Time and again, the US space agency has released videos and images of the luminous body spewing solar material and oozing plasma on its surface, which makes one wonder what other secrets the gigantic ball of fire may be holding.


The sun also emits spicules – wild jets of solar material – bursting from its surface, amounting to 10 million at a pace of 60 miles per second.


The spicules, the origins of which is NASA's latest discovery, can reach lengths of 6,000 miles before collapsing.


Despite their grass-like abundance, scientists didn’t understand how they form. Now, for the first time, a computer simulation — so detailed it took a full year to run — shows how spicules form, helping scientists understand how spicules can break free of the sun’s surface and surge upward so quickly.


The results of this NASA-funded study were published in Science on June 22, 2017 — a special time of the year for the IRIS mission, which celebrates its fourth anniversary in space on June 26.

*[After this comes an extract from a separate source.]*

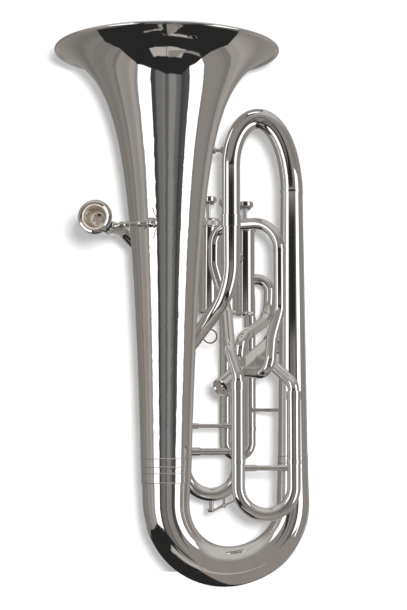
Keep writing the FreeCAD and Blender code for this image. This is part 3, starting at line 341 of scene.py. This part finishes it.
def plate_wear_group():
    """Tarnish, wipe marks and faint waves that all the plated metal shares."""
    tree = bpy.data.node_groups.new("plate_wear", "ShaderNodeTree")
    face = tree.interface
    for name, kind in (("Stretch", "NodeSocketVector"), ("Wave", "NodeSocketFloat"), ("Dull", "NodeSocketFloat")):
        face.new_socket(name, in_out="INPUT", socket_type=kind)
    for name, kind in (("Tarnish", "NodeSocketFloat"), ("Roughness", "NodeSocketFloat"),
                       ("Normal", "NodeSocketVector")):
        face.new_socket(name, in_out="OUTPUT", socket_type=kind)
    taken = tree.nodes.new("NodeGroupInput").outputs
    given = tree.nodes.new("NodeGroupOutput").inputs
    place = object_place(tree)
    along = vector_node(tree, "MULTIPLY", place, taken["Stretch"]).outputs[0]
    cloudy = noise(tree, place, CLOUDS)
    smear = noise(tree, along, SMEARS)
    hairs = noise(tree, along, HAIRS)
    waves = noise(tree, along, WAVES)
    patches = ramp(tree, math_node(tree, "MULTIPLY", cloudy, smear), PATCH_EDGE, "EASE")
    feed(tree, given["Tarnish"], math_node(tree, "MULTIPLY", patches, taken["Dull"]))
    wiped = math_node(tree, "MULTIPLY", smear, SMEAR_ROUGHNESS)
    fine = math_node(tree, "MULTIPLY", hairs, HAIR_ROUGHNESS)
    worn = math_node(tree, "ADD", taken["Dull"], LEAST_DULL)
    rough = math_node(tree, "MULTIPLY", math_node(tree, "ADD", wiped, fine), worn)
    feed(tree, given["Roughness"], math_node(tree, "ADD", rough, LEAST_ROUGHNESS))
    waved = bump(tree, waves, WAVE_DISTANCE, taken["Wave"])
    feed(tree, given["Normal"], bump(tree, hairs, HAIR_DISTANCE, HAIR_STRENGTH, waved))
    return tree


PLATE_WEAR = plate_wear_group()


def plated(name, stretch, wave, dull, washed=False):
    """Polished silver plate. stretch follows the way the piece was spun, drawn or turned. A washed piece is
    gold coloured round the cup."""
    material, tree, sockets = new_surface(name, {"Metallic": 1.0})
    wear = tree.nodes.new("ShaderNodeGroup")
    wear.node_tree = PLATE_WEAR
    wear.inputs["Stretch"].default_value = stretch
    wear.inputs["Wave"].default_value = wave
    wear.inputs["Dull"].default_value = dull
    colour = mix_colour(tree, wear.outputs["Tarnish"], SILVER_CLEAN, SILVER_DULL)
    if washed:
        away = vector_node(tree, "DISTANCE", object_place(tree), WASH_CENTRE).outputs["Value"]
        gilt = ramp(tree, math_node(tree, "DIVIDE", away, WASH_REACH), WASH_EDGE)
        colour = mix_colour(tree, gilt, colour, GOLD_WASH)
    feed(tree, sockets["Base Color"], colour)
    feed(tree, sockets["Roughness"], wear.outputs["Roughness"])
    feed(tree, sockets["Normal"], wear.outputs["Normal"])
    return material


def gold_material():
    """Satin gold wash with painted light in its colour. Its tone follows the depth in the cup, along the
    mouthpiece's axis from the rim: painted highlight rings, and painted shade that grows dark into the throat.
    """
    material, tree, sockets = new_surface("gold_wash_with_painted_light", {
        "Metallic": GOLD_METAL, "Coat Weight": GOLD_COAT, "Coat Roughness": GOLD_COAT_ROUGHNESS})
    place = object_place(tree)
    along = vector_node(tree, "DOT_PRODUCT", place, MOUTH_AXIS).outputs["Value"]
    start = math_node(tree, "SUBTRACT", along, MOUTH_RIM.dot(MOUTH_AXIS))
    depth = math_node(tree, "DIVIDE", start, GOLD_DEPTH, True)
    worn = mix_colour(tree, noise(tree, place, GOLD_GRAIN), (GOLD_WORN, GOLD_WORN, GOLD_WORN, 1), WHITE)
    # Painted highlights and painted shade by depth, dimmed by the random worn grain
    tone = mix_colour(tree, 1.0, ramp(tree, depth, GOLD_AND_PAINTED_LIGHT_TONES), worn, "MULTIPLY")
    feed(tree, sockets["Base Color"], tone)
    feed(tree, sockets["Roughness"], ramp(tree, worn, GOLD_ROUGHNESS))
    return material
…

According to NASA, this work relied upon high-cadence observations from NASA’s Interface Region Imaging Spectrograph, or IRIS, and the Swedish 1-meter Solar Telescope in La Palma, in the Canary Islands. Together, the spacecraft and telescope peer into the lower layers of the sun’s atmosphere, known as the interface region, where spicules form.


In a video released by the US space agency, the origins of the dynamic jets are explained in detail. Have a look!



“Numerical models and observations go hand in hand in our research,” said Bart De Pontieu, an author of the study and IRIS science lead at Lockheed Martin Solar and Astrophysics Laboratory, in Palo Alto, California. “We compare observations and models to figure out how well our models are performing, and to improve the models when we see major discrepancies,” NASA reported.


Since spicules are transient, forming and collapsing over the course of just five to 10 minutes, the tenuous structures are difficult to study from Earth, making it a thorny problem for scientists who want to understand how solar material and energy move through and away from the sun.


The key, the scientists realized, was neutral particles. They were inspired by Earth’s own ionosphere, a region of the upper atmosphere where interactions between neutral and charged particles are responsible for many dynamic processes.


The research team knew that in cooler regions of the sun, such as the interface region, not all gas particles are electrically charged. Some particles are neutral, and neutral particles aren’t subject to magnetic fields like charged particles are. Scientists had based previous models on a fully ionized plasma in order to simplify the problem. Indeed, including the necessary neutral particles was very computationally expensive, and the final model took roughly a year to run on the Pleiades supercomputer located at NASA’s Ames Research Center in Silicon Valley, and which supports hundreds of science and engineering projects for NASA missions, the space agency explained.


With the new model, the simulations at last matched observations from IRIS and the Swedish Solar Telescope; spicules occurred naturally and frequently. The 10 years of work that went into developing this numerical model earned scientists Mats Carlsson and Viggo H. Hansteen, both authors of the study from the University of Oslo in Norway, the 2017 Arctowski Medal from the National Academy of Sciences. Martínez-Sykora led the expansion of the model to include the effects of neutral particles.


“This is a major advance in our understanding of what processes can energize the solar atmosphere, and lays the foundation for investigations with even more detail to determine how big of a role spicules play,” said Adrian Daw, IRIS mission scientist at NASA’s Goddard Space Flight Center in Greenbelt, Maryland. “A very nice result on the eve of our launch anniversary.”